2. Work extra hard to pay off high interest debt
Typically, this means credit card debt, although student loan interest rates are creeping up too. With interest rates on the rise, your debt is costing you more and more money. Get rid of it as fast as you can (but don’t sacrifice your emergency savings).
3. Tighten your belt
One common financial rubric is to keep your fixed, necessary expenses to somewhere around 50-60% of your income. This includes housing, utilities, transportation, food, and basic home supplies. In essence, everything you would absolutely not be able to give up if you lost your income.
Some people may be spending more than that, particularly if they live in a high cost of living area or are in the daycare stage of life, and that’s okay. But if you’re struggling to get by and/or your necessary living expenses are a much higher percentage of your income, you need to start figuring out how to reduce those expenses.
Not doing so puts you at risk of not being able to get ahead, not having enough saved for emergencies and retirement, and going into debt if something were to happen.
If your living expenses aren’t too high, you have an emergency fund, you’re saving enough money, and you don’t have expensive debt (with interest rates above 7% or so), reducing your expenses isn’t as critical.
4. Do some “spring cleaning”
Even if you don’t need to reduce expenses, it’s always a good idea to regularly assess your spending and get rid of things that you’re not using or shop around for better rates on things like cell phones, internet, insurance, etc.
5. Make a plan for what you’d do if you lost income
Recessions increase the risk of job loss, so it’s never bad to prepare. Take a look at your expenses and identify things that you could cut if you had to. Figure out how much it would take to pay your essential bills and keep enough in savings to float you for awhile. Think about what you’d do if you needed to find a new job (see #6).
6. Consider updating your resume, make connections or reconnect with people in your industry, and practice interviewing. You could also think about what kinds of jobs you’d be interested in and work on boosting your skills and knowledge in those areas.

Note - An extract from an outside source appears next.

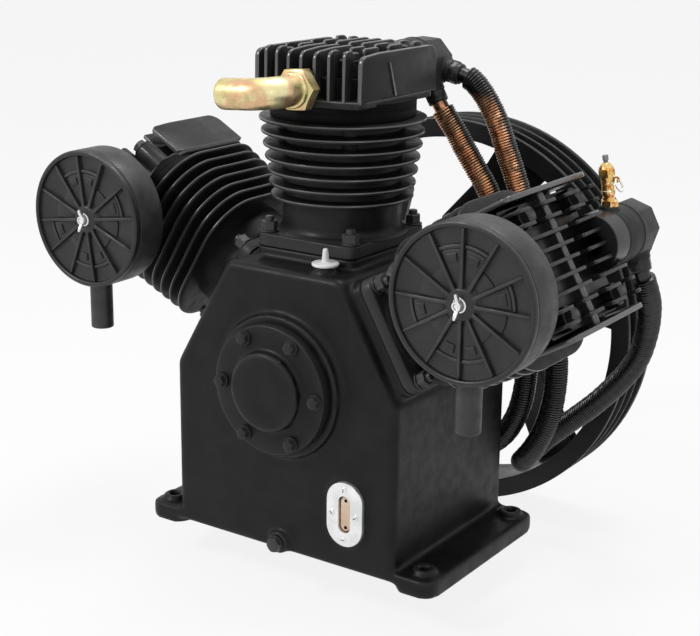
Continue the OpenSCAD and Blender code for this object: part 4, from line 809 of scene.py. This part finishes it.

7. Diversify your income sources
Having more sources of income can lessen the effects of losing your job. Consider taking on a side-hustle, especially if you have debt or no savings. Figure out what you could do if you had to get a temporary job while you searched for a new one. If you are self-employed, think about how you can add income streams.
Stay At Home Parents:
I was a SAHM for many years while my children were little and I don’t regret it. However, staying at home as a primary caregiver does increase the risks for your family when the income-earning spouse loses their job. While I would never tell anyone not to stay at home if that makes sense for your family, I do recommend that you be extra intentional in figuring out how to protect yourself in the case of lost income. Maybe that means extra savings, or maybe it means keeping your skills and licenses up to date just in case you have to get a job. Just be aware of that extra risk and make a plan to protect your family.
A few silver linings
Things may seem bad right now, but there is some good news:
1. You can earn more on your savings
For years, interest rates have been in the toilet, which means your accessible, regular savings has been earning next to nothing. But that’s changing! There are more ways than ever to earn a little extra on the money you save. Check out some of these options for where to save your cash.
2. The housing market will be less insane and houses may become more affordable
Rising mortgage rates can make buying a house more expensive, but the flip side is that it gives buyers a little more control and flexibility. Hopefully, the days of massive over-bidding, cash-only offers, bidding wars, and waiving of inspections are coming to an end.
Stick to what you can control
Nobody knows exactly what will happen, and the truth is that larger economic trends are out of our control. This can feel scary, but it’s important not to let fear rule your decisions. Stay on track (or get started) with solid financial strategies. Find someone to help you make a plan and stick to it if necessary.
Ultimately, the most important thing is to focus on what you can control and do what you can to protect yourself and your finances in case something happens.